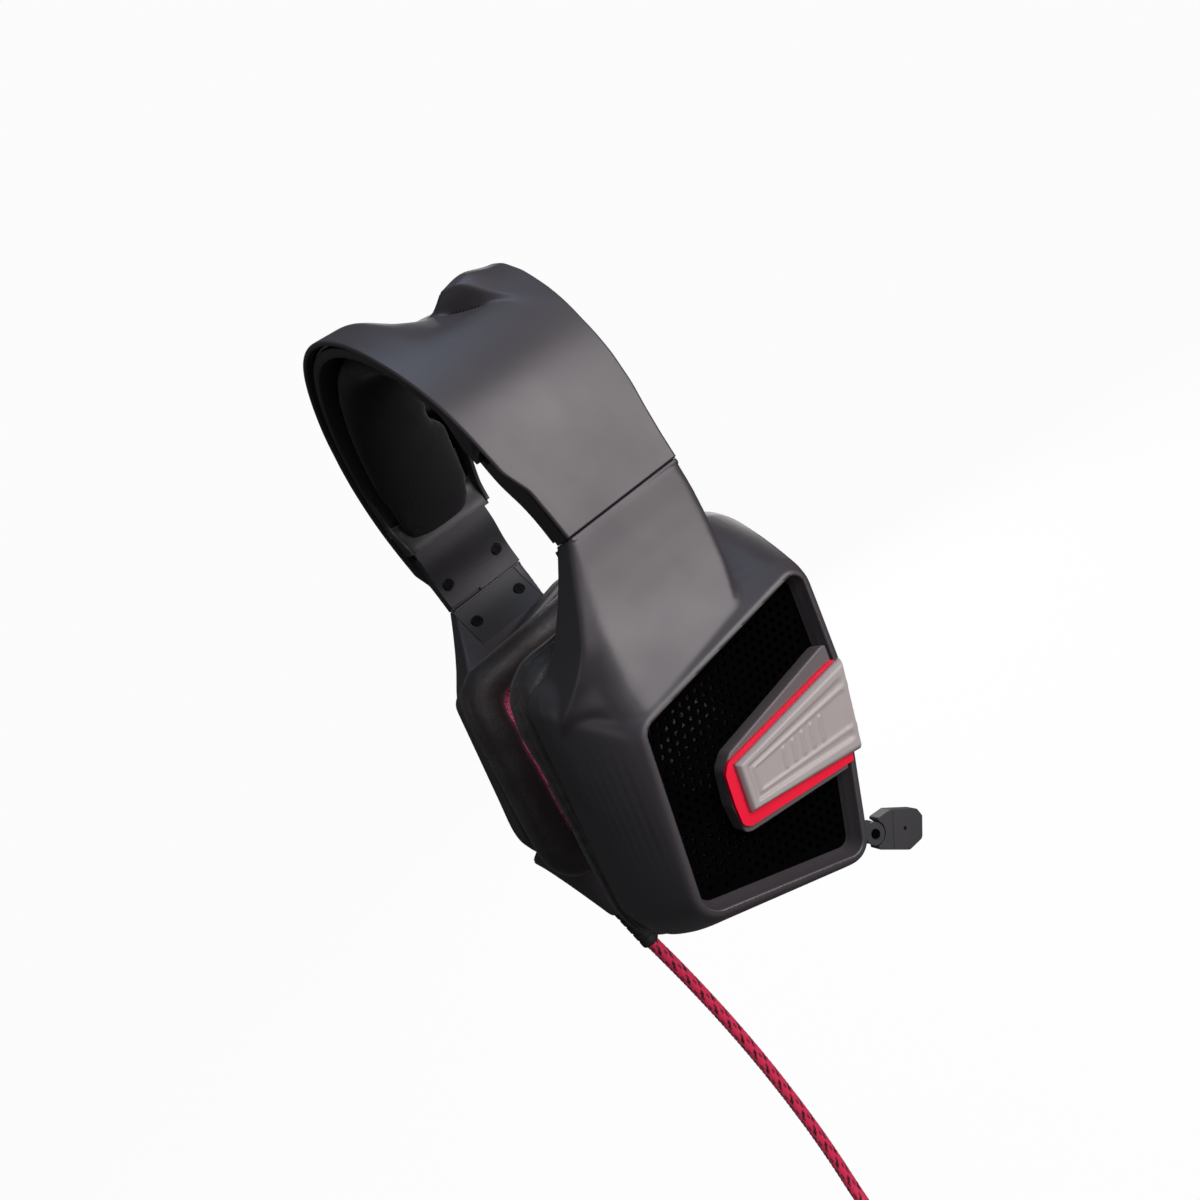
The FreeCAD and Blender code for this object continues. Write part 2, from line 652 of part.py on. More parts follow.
def along_mic(points):
    """(along, across) pairs in the capsule's own plane turned into (y, z)."""
    a = math.radians(MIC_TILT)
    y1, z1 = MIC_HINGE
    cos, sin = math.cos(a), math.sin(a)
    return [(y1 - s * cos - t * sin, z1 - s * sin + t * cos) for s, t in points]


def make_capsule():
    """Flat capsule with a sound hole, a seat for the element, and a tongue for the hinge."""
    y1, z1 = MIC_HINGE
    plate = polygon_slab(along_mic(MIC_PLATE), MIC_X - MIC_T / 2, MIC_X + MIC_T / 2)
    r = MIC_TONGUE_R
    half = MIC_TONGUE_T / 2
    tongue = polygon_slab(along_mic([(0.0, -r), (9.0, -r), (9.0, r), (0.0, r)]), MIC_X - half, MIC_X + half)
    tongue = tongue.fuse(cylinder_mic(half, y1, z1, r))
    body = plate.fuse(tongue).cut(cylinder_mic(MIC_T, y1, z1, MIC_PIN_R + 0.06))
    hole_y, hole_z = along_mic([MIC_HOLE])[0]
    seat = MIC_X - MIC_T / 2 + 2.0
    body = body.cut(cylinder_x(seat - 6, seat, hole_y, hole_z, MIC_HOLE_R))
    body = body.cut(cylinder_x(seat - 0.05, seat + MIC_ELEMENT_T + 0.05, hole_y, hole_z, MIC_ELEMENT_R + 0.1))
    return body.removeSplitter()


def make_mic_pin():
    y1, z1 = MIC_HINGE
    outer = MIC_X - MIC_T / 2
    shaft = cylinder_mic(MIC_T / 2, y1, z1, MIC_PIN_R)
    head = cylinder_x(outer - 0.7, outer, y1, z1, 2.4)
    slot = Part.makeBox(0.5, 3.6, 0.7, Vector(outer - 0.8, y1 - 1.8, z1 - 0.35))
    return shaft.fuse(head).cut(slot)


def make_mic_element():
    y, z = along_mic([MIC_HOLE])[0]
    start = MIC_X - MIC_T / 2 + 2.0
    return cylinder_x(start, start + MIC_ELEMENT_T, y, z, MIC_ELEMENT_R)


def hub_boss():
    """Round seat and spindle for the boom's hub, standing out of the cup's lower front wall."""
    seat = cylinder_x(SHOULDER_X - 6, HUB_SEAT_X, HUB_Y, HUB_Z, HUB_R)
    spindle = cylinder_x(HUB_SEAT_X - 1, HUB_SEAT_X + SPINDLE_LENGTH, HUB_Y, HUB_Z, SPINDLE_R)
    return seat.fuse(spindle)


def cable_boss():
    y0, z0, r0 = BOSS_TOP
    y1, z1, r1 = BOSS_END
    low = Part.Wire(Part.makeCircle(r0, Vector(BOSS_X + 2.5, y0, z0), Vector(0, 0, 1)))
    end = Part.Wire(Part.makeCircle(r1, Vector(BOSS_X, y1, z1), Vector(0, 0, 1)))
    return Part.makeLoft([low, end], True, True)


def make_left_shroud(shroud):
    space = housing_space()
    body = shroud.fuse(hub_boss()).fuse(cable_boss())
    body = body.cut(space)
    bore_y, bore_z, _ = BOSS_END
    bore = Part.makeCylinder(CABLE_R + 0.1, 60, Vector(BOSS_X, bore_y, bore_z - 1), Vector(0, 0, 1))
    return body.cut(bore).removeSplitter()


def make_relief():
    """Tapered strain relief with rings cut round it."""
    y, top, _ = BOSS_END
    body = Part.makeCone(*RELIEF_R, top - RELIEF_END_Z, Vector(BOSS_X, y, top), Vector(0, 0, -1))
    for i in range(RELIEF_RINGS):
        low = Vector(BOSS_X, y, top - RELIEF_FIRST_GAP - RELIEF_RING_PITCH * i - RELIEF_RING_GAP)
        ring = Part.makeCylinder(2 * RELIEF_R[0], RELIEF_RING_GAP, low)
        body = body.cut(ring.cut(Part.makeCylinder(RELIEF_CORE_R, RELIEF_RING_GAP, low)))
    return body.cut(Part.makeCylinder(CABLE_R + 0.05, 60, Vector(BOSS_X, y, RELIEF_END_Z - 1)))


def make_coil():
    return Part.makeTorus(COIL_R, COIL_BUNDLE_R, Vector(*COIL_CENTRE), Vector(0, 1, 0))


def make_tie():
    """Strap round the coil's bundle, at its highest point."""
    x, y, z = COIL_CENTRE
    corner = Vector(x - TIE_WIDTH / 2, y, z + COIL_R)
    outer = Part.makeCylinder(COIL_BUNDLE_R + TIE_T, TIE_WIDTH, corner, Vector(1, 0, 0))
    return outer.cut(Part.makeTorus(COIL_R, COIL_BUNDLE_R + FIT, Vector(x, y, z), Vector(0, 1, 0)))


def make_plug():
    top = Vector(*PLUG_TOP)
    down = Vector(0, 0, -1)
    body = Part.makeCylinder(PLUG_BODY_R, PLUG_BODY_LENGTH, top, down)
    shaft_top = top + down * PLUG_BODY_LENGTH
    shaft_length = PLUG_PIN_LENGTH - PLUG_TIP
    shaft = Part.makeCylinder(PLUG_PIN_R, shaft_length, shaft_top, down)
    tip = Part.makeCone(PLUG_PIN_R, PLUG_PIN_R - 0.7, PLUG_TIP, shaft_top + down * shaft_length, down)
    return body, shaft.fuse(tip)


def make_circuit_board():
    return Part.makeBox(*CIRCUIT_BOARD, Vector(*CIRCUIT_BOARD_AT))


def mirrored(shape):
    return shape.mirror(Vector(0, 0, 0), Vector(1, 0, 0))


def build():
    shroud = make_shroud()
    slab, trim, cap = make_insert()
    basket, magnet, cone = make_driver()
    side = {
        "end_cover": make_end_cover(),
        "end_screws": screws(END_SCREW_X, END_SCREWS),
        "slider_strip": make_strip(),
        "arm_cover": make_arm_cover(),
        "arm_screws": screws(ARM_SCREW_X, ARM_SCREWS),
        "grille": make_grille(),
        "insert_base": slab,
        "insert_trim": trim,
        "insert_cap": cap,
        "baffle": make_baffle(),
        "driver_basket": basket,
        "driver_magnet": magnet,
        "driver_diaphragm": cone,
        "speaker_cloth": make_cloth(),
        "ear_cushion": make_cushion(),
    }
    plug_body, plug_pin = make_plug()
    nodes = {
        "headband_shell": make_shell(),
        "headband_frame": make_frame(),
        "headband_spring": make_spring(),
        "headband_pad": make_pad(),
        "right_shroud": mirrored(shroud),
        "left_shroud": make_left_shroud(shroud),
        "mic_boom": make_boom(),
        "mic_capsule": make_capsule(),
        "mic_hinge_pin": make_mic_pin(),
        "mic_element": make_mic_element(),
        "left_circuit_board": make_circuit_board(),
        "cable_strain_relief": make_relief(),
        "cable": tube(CABLE_ROUTE, CABLE_R, "cable"),
        "cable_tail": tube(CABLE_TAIL, CABLE_R, "cable tail"),
        "cable_coil": make_coil(),
        "cable_tie": make_tie(),
        "plug_body": plug_body,
        "plug_pin": plug_pin,
    }
    for name, shape in side.items():
        nodes["left_" + name] = shape
        nodes["right_" + name] = mirrored(shape)
    return nodes


os.makedirs("parts", exist_ok=True)
for node, shape in build().items():
    if not shape.isValid():
        print("invalid:", node)
    shape.exportStep(f"parts/{node}.step")
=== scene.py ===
import json
import math

import bmesh
import bpy
import numpy as np
from mathutils import Matrix, Vector


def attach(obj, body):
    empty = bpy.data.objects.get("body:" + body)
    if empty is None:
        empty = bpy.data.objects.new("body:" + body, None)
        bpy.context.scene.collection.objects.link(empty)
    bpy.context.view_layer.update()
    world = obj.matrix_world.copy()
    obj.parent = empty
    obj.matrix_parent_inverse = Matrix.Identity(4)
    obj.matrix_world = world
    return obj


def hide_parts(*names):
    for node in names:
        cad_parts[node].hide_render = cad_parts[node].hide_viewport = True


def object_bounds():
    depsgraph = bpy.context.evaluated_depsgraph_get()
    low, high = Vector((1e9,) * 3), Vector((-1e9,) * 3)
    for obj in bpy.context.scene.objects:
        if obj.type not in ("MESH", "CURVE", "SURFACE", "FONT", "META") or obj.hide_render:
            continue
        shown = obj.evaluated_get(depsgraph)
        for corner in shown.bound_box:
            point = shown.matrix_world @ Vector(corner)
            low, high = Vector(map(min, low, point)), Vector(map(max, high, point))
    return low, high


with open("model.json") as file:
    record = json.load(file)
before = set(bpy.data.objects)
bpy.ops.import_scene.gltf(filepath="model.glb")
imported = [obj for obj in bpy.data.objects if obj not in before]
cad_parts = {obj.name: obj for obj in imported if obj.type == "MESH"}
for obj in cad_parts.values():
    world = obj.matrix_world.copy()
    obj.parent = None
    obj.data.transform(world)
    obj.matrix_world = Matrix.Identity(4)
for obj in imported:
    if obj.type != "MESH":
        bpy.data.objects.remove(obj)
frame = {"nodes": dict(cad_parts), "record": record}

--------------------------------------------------

Within the material above, extract exactly the lines that start at the line containing "name] = mirrored(shape)" and stop after the line containing "obj.matrix_world = Matrix.Identity(4)", and only those.

== EXERCISE SOLUTION ==
        nodes["right_" + name] = mirrored(shape)
    return nodes


os.makedirs("parts", exist_ok=True)
for node, shape in build().items():
    if not shape.isValid():
        print("invalid:", node)
    shape.exportStep(f"parts/{node}.step")
=== scene.py ===
import json
import math

import bmesh
import bpy
import numpy as np
from mathutils import Matrix, Vector


def attach(obj, body):
    empty = bpy.data.objects.get("body:" + body)
    if empty is None:
        empty = bpy.data.objects.new("body:" + body, None)
        bpy.context.scene.collection.objects.link(empty)
    bpy.context.view_layer.update()
    world = obj.matrix_world.copy()
    obj.parent = empty
    obj.matrix_parent_inverse = Matrix.Identity(4)
    obj.matrix_world = world
    return obj


def hide_parts(*names):
    for node in names:
        cad_parts[node].hide_render = cad_parts[node].hide_viewport = True


def object_bounds():
    depsgraph = bpy.context.evaluated_depsgraph_get()
    low, high = Vector((1e9,) * 3), Vector((-1e9,) * 3)
    for obj in bpy.context.scene.objects:
        if obj.type not in ("MESH", "CURVE", "SURFACE", "FONT", "META") or obj.hide_render:
            continue
        shown = obj.evaluated_get(depsgraph)
        for corner in shown.bound_box:
            point = shown.matrix_world @ Vector(corner)
            low, high = Vector(map(min, low, point)), Vector(map(max, high, point))
    return low, high


with open("model.json") as file:
    record = json.load(file)
before = set(bpy.data.objects)
bpy.ops.import_scene.gltf(filepath="model.glb")
imported = [obj for obj in bpy.data.objects if obj not in before]
cad_parts = {obj.name: obj for obj in imported if obj.type == "MESH"}
for obj in cad_parts.values():
    world = obj.matrix_world.copy()
    obj.parent = None
    obj.data.transform(world)
    obj.matrix_world = Matrix.Identity(4)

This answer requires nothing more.